The attack comes just days before Sri Lanka is to celebrate 50 years of independence from British rule. A number of dignitaries, including Prince Charles of Britain, are expected to attend.
"The feeling is one of outrage. We see it as an attempt to disrupt the celebrations and provoke a backlash. We have to be careful how we tackle the situation," said Harindhanath Dhunuwila, Kandy's mayor.
There was no immediate claim of responsibility for the early morning blast in the ancient capital of Kandy, about 70 miles (112 km) west of Colombo.
However, a spokesman from the Ministry of Defense blamed the attack on the Liberation Tigers of Tamil Eelam, the main group seeking a homeland for the country's Tamil ethnic minority. Suicide truck bombs are a hallmark of Tamil rebels.
"A suicide squad of the Liberation Tigers of Tamil Eelam (LTTE) ... crashed through the gate and exploded in front of the Dalada Maligawa (Temple of the Tooth," the statement said.
The force of the blast left a crater in front of the temple
Hours after the blast, thousands of angry Sinhalese gathered outside the temple shouting anti-Tamil slogans.
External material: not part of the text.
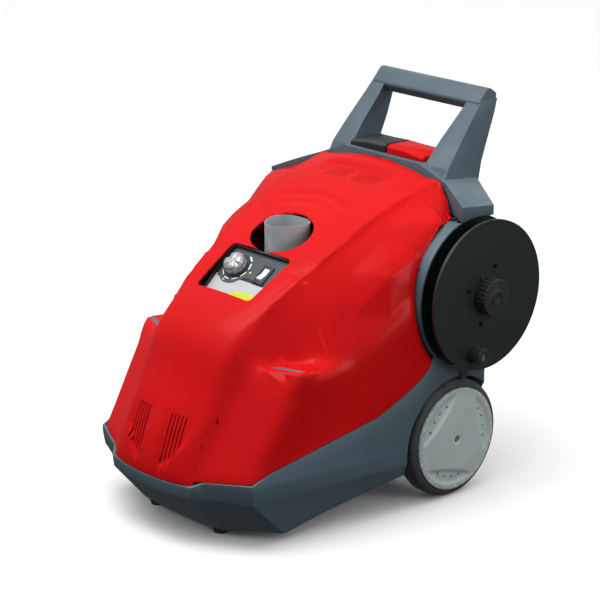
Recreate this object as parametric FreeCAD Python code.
"""Wheeled hot-water pressure washer: hood, tub, hose reel, wheels, boiler, motor and pump.

Drawing frame, in millimetres: X = 0 is the middle plane, Y = 0 the rear axle with the nose
towards -Y, and Z = 0 the floor.  Every piece is drawn there.  export_all() then moves the
whole machine so that its own frame has its origin under the middle of its bounding box.
"""
import FreeCAD
import Part
import math
import os

# ---- overall sizes -------------------------------------------------------------------------
BODY_LENGTH = 860.0        # nose to the back of the tub
BODY_WIDTH = 682.0         # across the two sides of the tub
BODY_HEIGHT = 772.0        # floor to the hood's rear corner
WHEEL_RADIUS = 150.0
WHEEL_WIDTH = 60.0
WHEEL_TRACK = 627.0        # between the middles of the two tyres

# ---- walls and clearances ------------------------------------------------------------------
HOOD_WALL = 4.0
TUB_WALL = 5.0
FRAME_WALL = 5.0
SEAM = 2.0                 # gap between the hood and what it sits on
RUNNING = 0.08             # radial clearance of a shaft in its bush
FREE = 0.5                 # clearance round a loose or sliding piece
ARCH_CLEARANCE = 10.0      # tyre to wheel arch, radially
ARCH_SIDE_CLEARANCE = 10.0  # tyre to the inner wall of the arch

# ---- hose reel -----------------------------------------------------------------------------
REEL_RADIUS = 188.0
REEL_Y = 67.0
REEL_Z = 515.0
REEL_GAP = 73.0            # between the two flanges' outer faces
REEL_FACE_X = 380.0        # outer face of the outer flange
REEL_SHEET = 3.0
REEL_HOLE_RADIUS = 7.5
REEL_HOLE_CIRCLE = 73.0
REEL_HOLE_TURN = 72.0      # degrees from +Y
DRUM_RADIUS = 62.0
DRUM_WALL = 3.0
SPINDLE_RADIUS = 14.0
POCKET_RADIUS = 191.0      # round recess in the tub's side behind the reel
POCKET_RIM = 5.0
POCKET_FLOOR_X = 296.0
BRAKE_KNOB_RADIUS = 46.0
BRAKE_KNOB_LENGTH = 30.0
CRANK_RADIUS = 148.0
CRANK_ANGLE = -107.5       # degrees from +Y, about +X
CRANK_KNOB_RADIUS = 21.0
CRANK_KNOB_LENGTH = 34.0
CRANK_PIN_RADIUS = 5.0

# ---- wheels --------------------------------------------------------------------------------
AXLE_RADIUS = 10.0
TYRE_BORE = 126.0
DISC_BULGE = 9.0
DISC_HOLE_CIRCLE = 98.0
DISC_HOLE_SPACING = 15.5   # degrees between neighbouring holes
DISC_HOLE_TURN = 14.0      # degrees from +Y to the middle of the first group
BUSH_WALL = 4.0
HUB_RADIUS = 26.0

# ---- boiler --------------------------------------------------------------------------------
BOILER_RADIUS = 126.0
BOILER_WALL = 2.0
BOILER_Y = -236.0
BOILER_BOTTOM = 176.0
BOILER_TOP = 520.0
CHIMNEY_RADIUS = 55.0
CHIMNEY_WALL = 1.5
CHIMNEY_TOP = 684.0
CHIMNEY_FORWARD = 12.0     # flue in front of the boiler's axis
CHIMNEY_HOLE_X = 90.0
CHIMNEY_HOLE_Y = 65.0
CHIMNEY_HOLE_SHIFT = -15.0  # hole centre in front of the flue
COIL_RADIUS = 96.0
COIL_TUBE = 9.0
COIL_PITCH = 30.0
COIL_TURNS = 8
COIL_INLET_TURN = 3

# ---- motor, pump and burner ----------------------------------------------------------------
MOTOR_RADIUS = 68.0
MOTOR_LENGTH = 190.0
MOTOR_Y = -520.0
MOTOR_Z = 206.0
SHAFT_RADIUS = 12.0
FAN_RADIUS = 62.0
FAN_WIDTH = 40.0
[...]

The mob then paraded around a lake in the city center and gathered outside another temple where one of the country's four main Buddhist priests lives. Priests apparently managed to calm the mob, and a large security force presence made more violence unlikely.
The LTTE is the largest rebel group in a 15-year civil war that has left an estimated 50,000 dead. The separatists claim that the Tamils have been abused by the country's Sinhalese majority.
Kandy, located in central Sri Lanka, is scheduled to host ceremonies next week to celebrate the 50th anniversary of Sri Lankan independence. A government spokesman said Sunday there were no plans to cancel the celebrations.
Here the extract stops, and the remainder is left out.